Blog: Growing Food and Community in Northern Ontario
At the end of the season in 2016, after 9 years growing vegetables at our original Urban Farm site, Roots to Harvest was given notice by the landowners that they were going to develop the property into small townhomes. Though this had always been a possibility, it was still hard to not feel a little bit at a loss. For 9 years we had developed that site, built the soil and tended the land there. More than that, we had become part of the fabric of the neighbourhood. That site was a space where people from all walks of life came together and a community was strengthened around it.
Still, the search for a new site began.
When we came across the land at Victoria Park, a large schoolyard behind what had become the Adult Education Centre, we knew we had found the right home. Adjacent to a partner we already worked closely with, embedded in a neighbourhood with mixed-income, age and ethnicity, and on the other side of town from where our other urban farm was, this was an ideal location. As a not for profit organization though, developing the land to become what we needed it to be in order to continue programming was a daunting challenge. The very large site needed a lot of new soil, irrigation, seeds, equipment and infrastructure to get it up and running.
This is exactly when Jones & Associate Insurance approached Roots to Harvest, recognizing the opportunity to partner and reach out to their own partners to get this site up and off the ground. With Jones & Associates acting as an advocate and champion for Roots to Harvest, the application was made to Heartland Farm Mutual's iHeartCommunity Fund to help fund the development of the Lillie St Urban Garden. With the support from Heartland and Jones Insurance, Roots to Harvest was able to develop the new urban garden into a vibrant and productive space that served as the backdrop for our youth employment programming. The youth who came to work daily at that garden, beginning May 23rd (and ending on October 6 ) put everything they had into that space - moving wheelbarrow after wheelbarrow of soil, breaking new ground, planting seeds, tending gardens and eventually even harvesting the produce for neighbourhood markets, food aid organizations, schools and other organizations - all the while gaining invaluable employment and life skills that will carry them forward into livelihoods that are healthier, more sustainable and more resilient.

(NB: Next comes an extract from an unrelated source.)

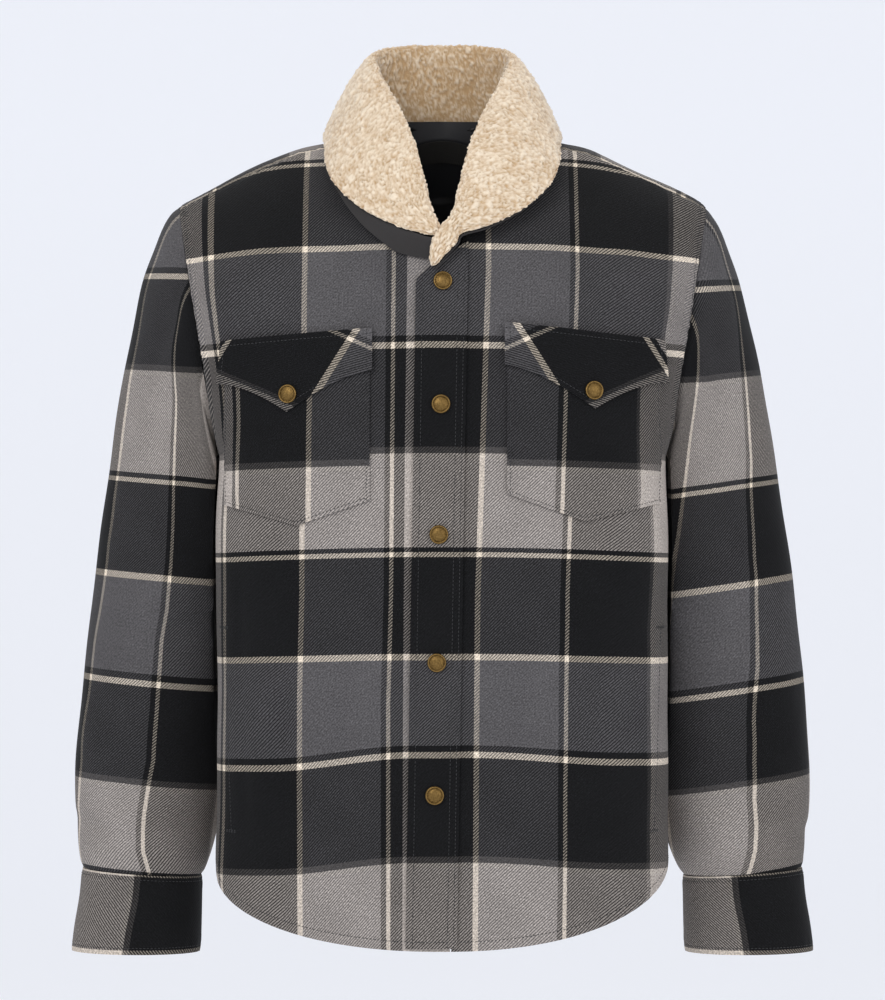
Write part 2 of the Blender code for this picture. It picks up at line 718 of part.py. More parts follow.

At the same time, the neighbourhood came out in appreciation of the new space-sharing gardening stories, asking questions, bringing their friends and family to wander, play and learn in the community space.
It is because of support and investments from Heartland and Jones Insurance that this space has already become what it has. It is a place of comfort and safety for the youth who worked there, it is a legacy for our city and it is a vibrant sign of renewal and positivity in a city that desperately needs that right now.
Erin Beagle, Executive Director, Roots to Harvest.